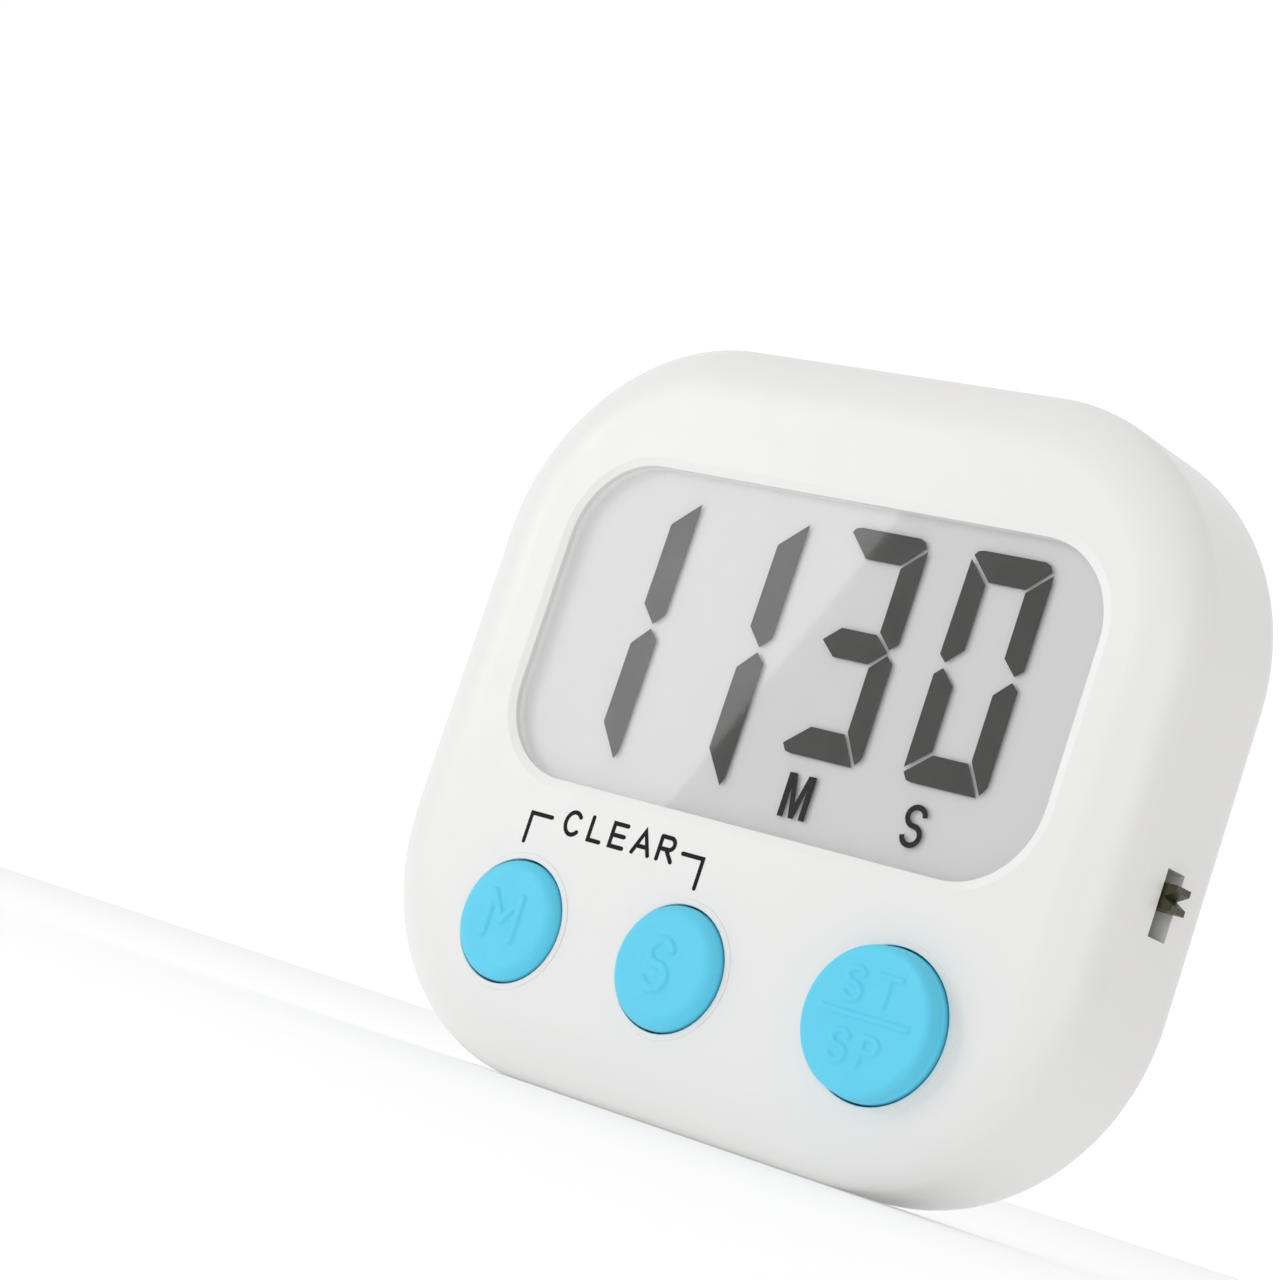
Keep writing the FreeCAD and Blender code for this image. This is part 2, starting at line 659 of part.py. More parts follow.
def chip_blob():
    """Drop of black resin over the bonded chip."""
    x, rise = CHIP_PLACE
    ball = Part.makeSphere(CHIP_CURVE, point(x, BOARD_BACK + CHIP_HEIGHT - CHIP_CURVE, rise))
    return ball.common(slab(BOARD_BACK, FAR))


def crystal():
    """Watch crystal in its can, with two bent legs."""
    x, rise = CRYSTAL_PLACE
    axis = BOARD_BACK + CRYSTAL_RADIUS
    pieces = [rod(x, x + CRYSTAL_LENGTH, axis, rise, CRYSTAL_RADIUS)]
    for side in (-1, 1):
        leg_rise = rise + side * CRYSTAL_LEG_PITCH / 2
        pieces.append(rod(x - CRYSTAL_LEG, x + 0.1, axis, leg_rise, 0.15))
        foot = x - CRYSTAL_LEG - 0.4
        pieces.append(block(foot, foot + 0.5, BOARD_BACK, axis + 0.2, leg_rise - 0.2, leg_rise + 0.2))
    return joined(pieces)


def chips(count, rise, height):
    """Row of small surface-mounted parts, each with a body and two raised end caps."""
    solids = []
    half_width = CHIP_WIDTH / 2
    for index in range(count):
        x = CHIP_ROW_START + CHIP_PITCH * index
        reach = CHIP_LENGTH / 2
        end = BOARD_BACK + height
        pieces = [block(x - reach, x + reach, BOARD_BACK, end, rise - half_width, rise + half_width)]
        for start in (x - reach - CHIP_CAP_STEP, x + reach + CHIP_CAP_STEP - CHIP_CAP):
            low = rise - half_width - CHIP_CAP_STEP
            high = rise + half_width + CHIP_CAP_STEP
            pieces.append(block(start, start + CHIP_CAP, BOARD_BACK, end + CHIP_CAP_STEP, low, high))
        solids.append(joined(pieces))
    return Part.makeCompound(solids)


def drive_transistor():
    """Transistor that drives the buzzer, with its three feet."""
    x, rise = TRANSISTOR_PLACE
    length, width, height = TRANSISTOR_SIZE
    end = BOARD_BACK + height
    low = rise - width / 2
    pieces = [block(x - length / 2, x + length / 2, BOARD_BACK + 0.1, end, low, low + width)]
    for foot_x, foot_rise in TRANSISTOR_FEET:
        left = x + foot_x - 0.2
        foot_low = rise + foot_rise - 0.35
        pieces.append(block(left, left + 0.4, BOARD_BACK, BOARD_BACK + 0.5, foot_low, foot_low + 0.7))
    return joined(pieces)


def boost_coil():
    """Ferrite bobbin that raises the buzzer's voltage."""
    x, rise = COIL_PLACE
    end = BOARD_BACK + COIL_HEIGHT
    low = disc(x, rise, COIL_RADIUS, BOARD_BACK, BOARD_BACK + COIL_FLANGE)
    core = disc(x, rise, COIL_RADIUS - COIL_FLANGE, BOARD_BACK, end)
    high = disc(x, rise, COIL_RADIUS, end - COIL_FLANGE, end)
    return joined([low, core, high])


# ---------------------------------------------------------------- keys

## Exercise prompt
Return the lines above precisely as they appear, beginning at the first line and ending at the line with "return Part.makeCompound(solids)", and nothing after it.

## Result of the task
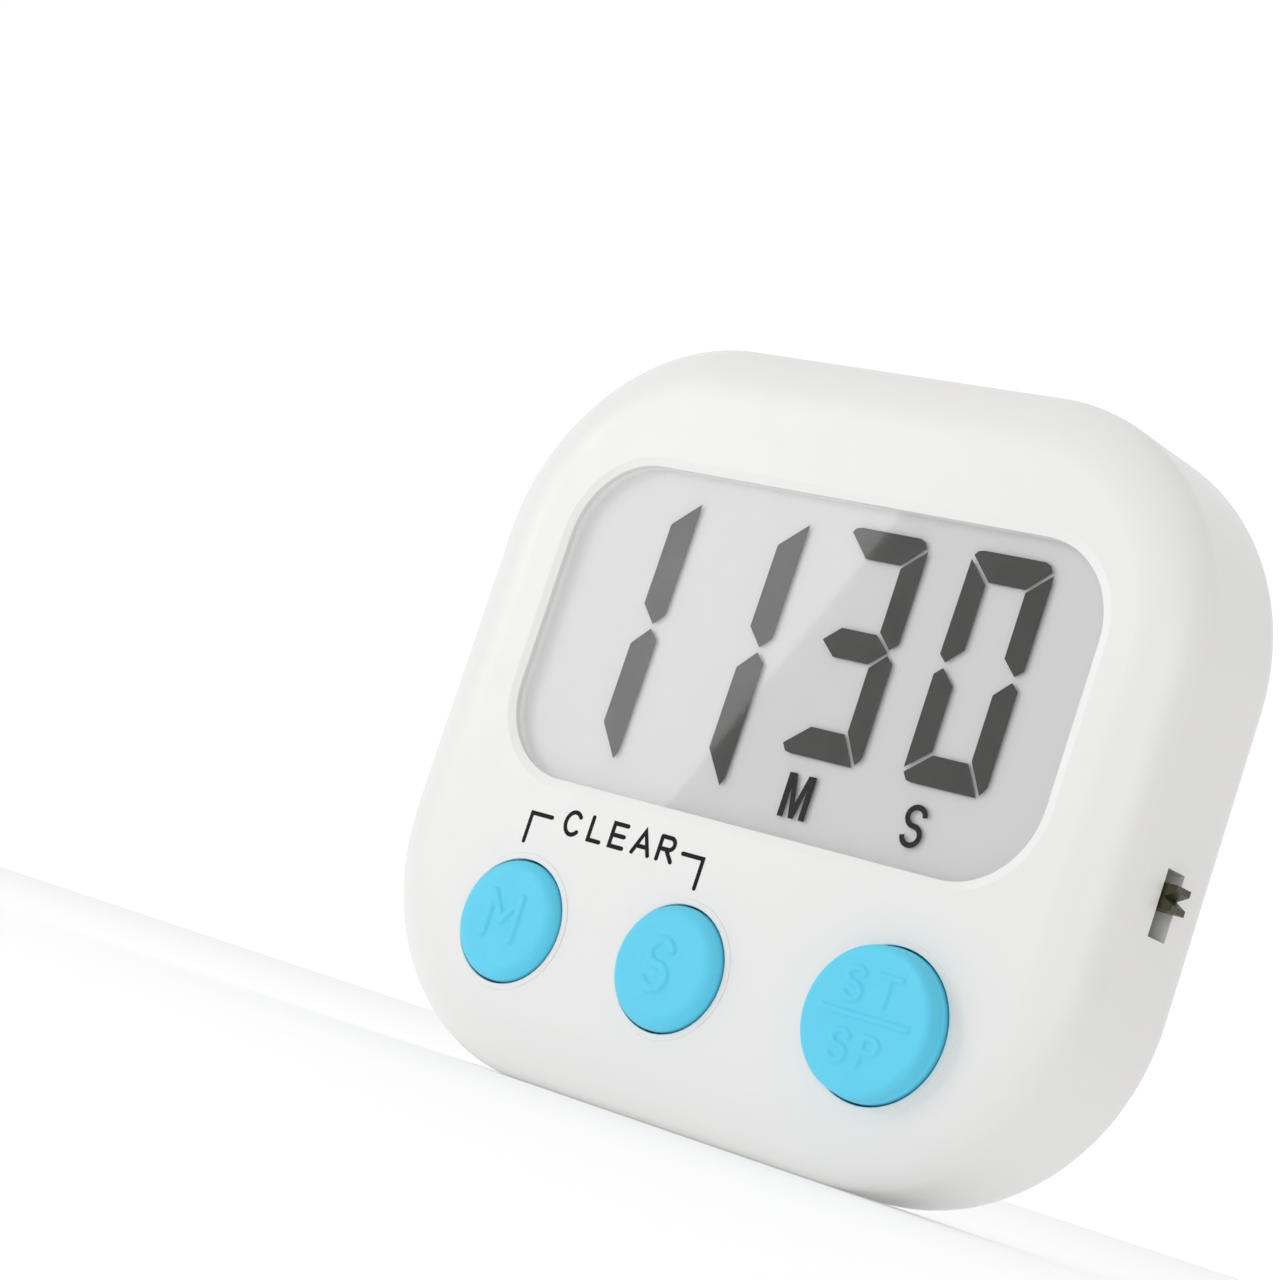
Keep writing the FreeCAD and Blender code for this image. This is part 2, starting at line 659 of part.py. More parts follow.
def chip_blob():
    """Drop of black resin over the bonded chip."""
    x, rise = CHIP_PLACE
    ball = Part.makeSphere(CHIP_CURVE, point(x, BOARD_BACK + CHIP_HEIGHT - CHIP_CURVE, rise))
    return ball.common(slab(BOARD_BACK, FAR))


def crystal():
    """Watch crystal in its can, with two bent legs."""
    x, rise = CRYSTAL_PLACE
    axis = BOARD_BACK + CRYSTAL_RADIUS
    pieces = [rod(x, x + CRYSTAL_LENGTH, axis, rise, CRYSTAL_RADIUS)]
    for side in (-1, 1):
        leg_rise = rise + side * CRYSTAL_LEG_PITCH / 2
        pieces.append(rod(x - CRYSTAL_LEG, x + 0.1, axis, leg_rise, 0.15))
        foot = x - CRYSTAL_LEG - 0.4
        pieces.append(block(foot, foot + 0.5, BOARD_BACK, axis + 0.2, leg_rise - 0.2, leg_rise + 0.2))
    return joined(pieces)


def chips(count, rise, height):
    """Row of small surface-mounted parts, each with a body and two raised end caps."""
    solids = []
    half_width = CHIP_WIDTH / 2
    for index in range(count):
        x = CHIP_ROW_START + CHIP_PITCH * index
        reach = CHIP_LENGTH / 2
        end = BOARD_BACK + height
        pieces = [block(x - reach, x + reach, BOARD_BACK, end, rise - half_width, rise + half_width)]
        for start in (x - reach - CHIP_CAP_STEP, x + reach + CHIP_CAP_STEP - CHIP_CAP):
            low = rise - half_width - CHIP_CAP_STEP
            high = rise + half_width + CHIP_CAP_STEP
            pieces.append(block(start, start + CHIP_CAP, BOARD_BACK, end + CHIP_CAP_STEP, low, high))
        solids.append(joined(pieces))
    return Part.makeCompound(solids)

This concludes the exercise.